Transportation: Apart from using their shoulders to carry things, they also use the no-wheel carts as a means of transporting goods. This cart is made of bamboo and wood, drawn on sled ties by buffaloes and used for transporting everything from rice to fire-wood, to manure. Because the cart does not have wheels, it operates well on a variety of terrains.
Social organization: Before the August Renovation in 1945, land and fields had been privatized and social classes was clearly defined. Landlords and rich peasants occupied most of the land and fields and exploited peasants and farmers though renting land, hiring labor, and charging high interest loans. In addition to the administrative government, each village has a chief elected by the people to govern public affairs.
Marriage: Boys and girls are given the freedom to love, but their marriage also depends on their “destiny” and on their parents’ final decisions.
There are many rites in a Sandiu wedding ceremony. Most notably, there is often a ceremony called le khai hoa tuu (opening ceremony of the flower liquor) at the home or the girl’s family. People prepare a bottle of wine and a dish on which two pieces of paper flowers are put – the white flower is put under the red one which rests on top. Two boiled eggs are put on the dish, threaded with red string and tied with two coins on either ends. After worshiping, the shells of the boiled eggs are taken off and their yolk is mixed with the wine for a drink toasting the couple.

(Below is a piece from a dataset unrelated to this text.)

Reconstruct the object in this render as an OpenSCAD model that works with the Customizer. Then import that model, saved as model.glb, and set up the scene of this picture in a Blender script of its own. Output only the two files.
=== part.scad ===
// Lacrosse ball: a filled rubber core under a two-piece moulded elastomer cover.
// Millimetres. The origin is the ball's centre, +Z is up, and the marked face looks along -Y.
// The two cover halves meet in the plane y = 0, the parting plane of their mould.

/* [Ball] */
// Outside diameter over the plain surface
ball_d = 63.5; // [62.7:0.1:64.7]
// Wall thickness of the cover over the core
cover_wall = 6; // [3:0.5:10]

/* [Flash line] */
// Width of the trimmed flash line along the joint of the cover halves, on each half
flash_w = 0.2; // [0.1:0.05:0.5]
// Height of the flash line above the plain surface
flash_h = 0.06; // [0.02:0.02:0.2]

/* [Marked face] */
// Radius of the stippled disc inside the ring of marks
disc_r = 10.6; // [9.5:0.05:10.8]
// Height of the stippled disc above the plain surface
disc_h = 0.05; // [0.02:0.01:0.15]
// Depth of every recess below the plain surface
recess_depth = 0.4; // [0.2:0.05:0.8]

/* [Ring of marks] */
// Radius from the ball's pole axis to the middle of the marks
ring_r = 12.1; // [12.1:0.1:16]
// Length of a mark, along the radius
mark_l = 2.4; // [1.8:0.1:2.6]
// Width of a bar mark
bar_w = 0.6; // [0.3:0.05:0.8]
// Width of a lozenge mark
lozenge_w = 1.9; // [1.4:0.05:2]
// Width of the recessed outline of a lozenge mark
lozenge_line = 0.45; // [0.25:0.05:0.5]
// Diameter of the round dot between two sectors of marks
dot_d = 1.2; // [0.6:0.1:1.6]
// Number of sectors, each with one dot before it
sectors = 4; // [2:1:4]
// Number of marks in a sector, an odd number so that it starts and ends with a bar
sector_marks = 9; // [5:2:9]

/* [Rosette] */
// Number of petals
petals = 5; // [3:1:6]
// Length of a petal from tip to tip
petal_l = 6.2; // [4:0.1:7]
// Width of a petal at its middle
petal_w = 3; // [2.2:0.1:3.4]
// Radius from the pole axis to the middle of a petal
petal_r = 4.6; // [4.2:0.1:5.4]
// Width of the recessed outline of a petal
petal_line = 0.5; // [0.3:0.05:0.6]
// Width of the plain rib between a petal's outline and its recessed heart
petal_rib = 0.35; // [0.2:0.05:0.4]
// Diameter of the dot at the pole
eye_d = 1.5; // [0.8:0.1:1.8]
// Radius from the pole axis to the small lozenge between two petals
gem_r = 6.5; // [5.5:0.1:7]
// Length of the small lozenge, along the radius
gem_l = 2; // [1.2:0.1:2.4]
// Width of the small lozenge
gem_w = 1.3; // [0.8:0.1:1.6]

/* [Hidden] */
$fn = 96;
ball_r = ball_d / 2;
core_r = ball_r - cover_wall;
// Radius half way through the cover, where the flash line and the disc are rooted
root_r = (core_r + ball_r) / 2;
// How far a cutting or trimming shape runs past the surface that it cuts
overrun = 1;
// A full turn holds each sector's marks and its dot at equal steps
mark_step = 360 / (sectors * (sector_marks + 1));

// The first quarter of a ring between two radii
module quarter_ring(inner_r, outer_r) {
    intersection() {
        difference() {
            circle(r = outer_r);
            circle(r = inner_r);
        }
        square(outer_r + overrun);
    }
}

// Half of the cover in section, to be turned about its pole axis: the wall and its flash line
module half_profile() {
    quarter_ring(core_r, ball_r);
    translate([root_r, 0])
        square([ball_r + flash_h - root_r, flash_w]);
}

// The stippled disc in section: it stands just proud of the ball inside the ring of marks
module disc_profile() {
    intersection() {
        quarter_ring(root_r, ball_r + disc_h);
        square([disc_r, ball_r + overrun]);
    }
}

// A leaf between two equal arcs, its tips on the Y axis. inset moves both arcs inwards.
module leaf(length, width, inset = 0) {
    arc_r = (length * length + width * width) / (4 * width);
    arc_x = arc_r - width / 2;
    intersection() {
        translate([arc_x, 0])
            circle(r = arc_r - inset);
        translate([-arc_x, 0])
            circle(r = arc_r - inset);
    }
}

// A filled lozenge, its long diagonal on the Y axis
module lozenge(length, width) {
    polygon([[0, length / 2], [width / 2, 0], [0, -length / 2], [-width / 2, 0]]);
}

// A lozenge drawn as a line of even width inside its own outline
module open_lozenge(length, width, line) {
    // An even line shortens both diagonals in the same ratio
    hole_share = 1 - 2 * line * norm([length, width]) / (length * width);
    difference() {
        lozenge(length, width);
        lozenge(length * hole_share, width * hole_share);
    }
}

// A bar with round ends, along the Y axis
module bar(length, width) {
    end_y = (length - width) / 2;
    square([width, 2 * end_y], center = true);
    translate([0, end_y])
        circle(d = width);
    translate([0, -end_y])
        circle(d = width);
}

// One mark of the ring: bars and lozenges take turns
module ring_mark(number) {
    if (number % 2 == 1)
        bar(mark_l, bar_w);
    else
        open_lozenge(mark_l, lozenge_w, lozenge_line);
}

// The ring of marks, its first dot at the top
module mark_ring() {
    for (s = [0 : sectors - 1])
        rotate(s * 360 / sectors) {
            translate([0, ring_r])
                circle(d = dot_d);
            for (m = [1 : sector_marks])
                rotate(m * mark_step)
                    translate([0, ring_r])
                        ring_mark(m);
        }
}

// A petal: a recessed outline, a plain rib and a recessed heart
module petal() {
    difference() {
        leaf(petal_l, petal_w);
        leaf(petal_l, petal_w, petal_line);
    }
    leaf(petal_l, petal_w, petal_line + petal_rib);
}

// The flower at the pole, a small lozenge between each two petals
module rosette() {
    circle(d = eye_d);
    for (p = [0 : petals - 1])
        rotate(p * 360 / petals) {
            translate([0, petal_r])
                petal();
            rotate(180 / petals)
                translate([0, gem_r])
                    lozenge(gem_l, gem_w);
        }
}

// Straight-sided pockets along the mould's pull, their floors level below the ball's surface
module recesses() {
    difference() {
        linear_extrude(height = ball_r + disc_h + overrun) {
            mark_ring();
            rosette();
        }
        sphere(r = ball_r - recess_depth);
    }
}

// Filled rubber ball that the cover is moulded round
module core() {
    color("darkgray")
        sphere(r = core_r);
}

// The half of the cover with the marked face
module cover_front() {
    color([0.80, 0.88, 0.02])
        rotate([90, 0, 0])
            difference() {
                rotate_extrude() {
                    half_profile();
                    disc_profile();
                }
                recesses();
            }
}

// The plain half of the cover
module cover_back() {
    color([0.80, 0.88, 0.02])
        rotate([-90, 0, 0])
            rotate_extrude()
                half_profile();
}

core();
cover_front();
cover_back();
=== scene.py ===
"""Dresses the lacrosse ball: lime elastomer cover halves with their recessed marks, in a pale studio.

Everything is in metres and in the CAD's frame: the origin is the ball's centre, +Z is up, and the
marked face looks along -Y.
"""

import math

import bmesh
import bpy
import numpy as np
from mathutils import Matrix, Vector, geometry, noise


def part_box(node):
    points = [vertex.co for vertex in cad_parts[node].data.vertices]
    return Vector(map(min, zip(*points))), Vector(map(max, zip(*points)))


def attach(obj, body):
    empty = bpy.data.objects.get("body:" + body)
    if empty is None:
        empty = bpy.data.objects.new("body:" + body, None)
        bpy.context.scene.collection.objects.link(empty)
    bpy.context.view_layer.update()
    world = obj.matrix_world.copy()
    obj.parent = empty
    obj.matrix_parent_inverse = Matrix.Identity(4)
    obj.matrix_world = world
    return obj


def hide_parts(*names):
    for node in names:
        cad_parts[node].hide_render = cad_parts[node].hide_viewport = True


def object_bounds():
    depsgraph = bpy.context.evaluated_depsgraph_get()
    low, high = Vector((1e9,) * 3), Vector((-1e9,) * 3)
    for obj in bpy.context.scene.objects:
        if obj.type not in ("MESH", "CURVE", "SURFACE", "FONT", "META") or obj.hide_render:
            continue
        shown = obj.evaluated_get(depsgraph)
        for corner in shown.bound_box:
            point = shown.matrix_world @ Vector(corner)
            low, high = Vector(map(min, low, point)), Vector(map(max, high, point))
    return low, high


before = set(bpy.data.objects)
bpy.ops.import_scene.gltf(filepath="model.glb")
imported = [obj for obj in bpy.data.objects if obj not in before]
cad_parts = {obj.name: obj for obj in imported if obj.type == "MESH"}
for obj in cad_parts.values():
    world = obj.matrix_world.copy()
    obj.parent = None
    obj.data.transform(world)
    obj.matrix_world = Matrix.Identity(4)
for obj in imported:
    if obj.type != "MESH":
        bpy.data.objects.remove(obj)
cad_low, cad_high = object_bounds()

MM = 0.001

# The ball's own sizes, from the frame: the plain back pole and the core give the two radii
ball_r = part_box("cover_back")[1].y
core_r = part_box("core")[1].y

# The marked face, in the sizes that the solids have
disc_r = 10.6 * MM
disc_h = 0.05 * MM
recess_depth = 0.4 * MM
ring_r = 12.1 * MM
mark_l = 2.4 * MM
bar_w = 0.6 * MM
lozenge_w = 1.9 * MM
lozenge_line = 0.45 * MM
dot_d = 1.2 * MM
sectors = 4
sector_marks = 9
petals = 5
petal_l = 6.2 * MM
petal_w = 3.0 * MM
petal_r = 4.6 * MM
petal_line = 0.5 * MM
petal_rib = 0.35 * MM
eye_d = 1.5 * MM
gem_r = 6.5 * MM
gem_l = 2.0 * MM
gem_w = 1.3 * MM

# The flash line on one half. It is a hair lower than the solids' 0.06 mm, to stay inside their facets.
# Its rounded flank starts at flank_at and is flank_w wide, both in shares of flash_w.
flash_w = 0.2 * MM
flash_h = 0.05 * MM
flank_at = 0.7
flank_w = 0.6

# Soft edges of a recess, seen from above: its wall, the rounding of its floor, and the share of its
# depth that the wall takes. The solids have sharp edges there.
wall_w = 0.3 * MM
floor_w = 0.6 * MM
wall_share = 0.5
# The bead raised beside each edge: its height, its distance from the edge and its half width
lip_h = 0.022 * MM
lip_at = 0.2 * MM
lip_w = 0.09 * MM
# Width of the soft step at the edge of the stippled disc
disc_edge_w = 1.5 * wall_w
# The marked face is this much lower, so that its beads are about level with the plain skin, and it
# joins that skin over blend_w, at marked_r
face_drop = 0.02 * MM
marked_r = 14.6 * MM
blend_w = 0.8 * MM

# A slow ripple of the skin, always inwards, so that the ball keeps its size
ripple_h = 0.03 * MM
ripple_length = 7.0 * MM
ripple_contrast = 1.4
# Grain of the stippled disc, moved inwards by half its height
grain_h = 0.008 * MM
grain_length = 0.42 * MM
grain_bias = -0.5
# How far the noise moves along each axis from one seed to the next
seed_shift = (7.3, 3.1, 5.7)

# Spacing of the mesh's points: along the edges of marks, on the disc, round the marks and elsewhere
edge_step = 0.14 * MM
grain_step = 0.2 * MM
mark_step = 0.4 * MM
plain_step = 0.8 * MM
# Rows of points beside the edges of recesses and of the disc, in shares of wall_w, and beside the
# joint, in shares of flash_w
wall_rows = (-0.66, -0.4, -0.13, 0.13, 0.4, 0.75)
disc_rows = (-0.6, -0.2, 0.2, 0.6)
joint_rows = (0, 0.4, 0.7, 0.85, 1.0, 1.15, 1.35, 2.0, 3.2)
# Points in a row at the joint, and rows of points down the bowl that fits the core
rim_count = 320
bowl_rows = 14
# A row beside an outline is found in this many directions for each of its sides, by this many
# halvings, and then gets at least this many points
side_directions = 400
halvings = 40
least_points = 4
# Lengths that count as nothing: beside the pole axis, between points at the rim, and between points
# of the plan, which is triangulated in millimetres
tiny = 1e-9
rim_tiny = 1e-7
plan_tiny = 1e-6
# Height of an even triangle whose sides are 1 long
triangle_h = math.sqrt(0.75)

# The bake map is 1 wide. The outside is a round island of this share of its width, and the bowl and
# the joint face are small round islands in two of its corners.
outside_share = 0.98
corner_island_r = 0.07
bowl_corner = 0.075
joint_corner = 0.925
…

Funerals: When the dead body is lowered into the grave, his or her children standing at the foot of the coffin should crawl around the grave. The boys should do it from the left, and the girls do it in the opposite direction. They should be pushing the soil into the grave while crawling. When they stand up, each one will take a handful of soil and run fast towards their homes and put he soils into the buffalo pens and pigsties with the hope that the cattle and animals will grow quickly. Then they will also run into their houses, and sit in a rice basket in belief that those whose have lots of rice sticking to their bodies will be the lucky ones. Finally, each person tears a piece from a boiled chicken to eat. The eldest will get the cockscomb and those next in line receive the head, neck, and wings.
The grave house is often flat-roofed structure covered with forest leaves. In an exhumation ceremony, the bones of the deceased are put in a small earthenware coffin or a big jar and arranged in a sitting manner. If a fortunate day has yet to be selected beforehand, the dead will be re-buried at the foot of a hill or on a field bank.
New house: When a person or a family builds a house, relatives and villagers are willing to come and help out without being asked to do so. To celebrate a new house, the house owner should invite an elder in the lineage to bring fire, a lime pot and seeds into the house.
Beliefs: Usually three incense bowls are put on the altar to worship ancestors, the shaman and the Kitchen God. If the host is not initiated, there will be only two incense bowls. An incense bowl is also put on the altar but at a lower level to worship the dead. In addition, the Sandiu also worship earth spirits at joss houses and the village’s tutelary god at shrines.
Festivals: The Sandiu also celebrate different Festivals like other groups in their regions. In particular, the winter Tet season expresses their hopes for many descendants. Couples who do not have a child long after their marriage will move to live at the parents’ house after the Tet festival. The husband, then, will send a middle man to ask his wife back and they will hold a brand new wedding ceremony.
Calendar: The Sandiu respect the lunar calendar.
Education: In the past, young people learned Chinese to become ritual specialists, but few know Chinese today.
Artistic activities: Like other groups, Sandiu couples also sing alternating songs at night, which they call soong co. Some performances last for several nights.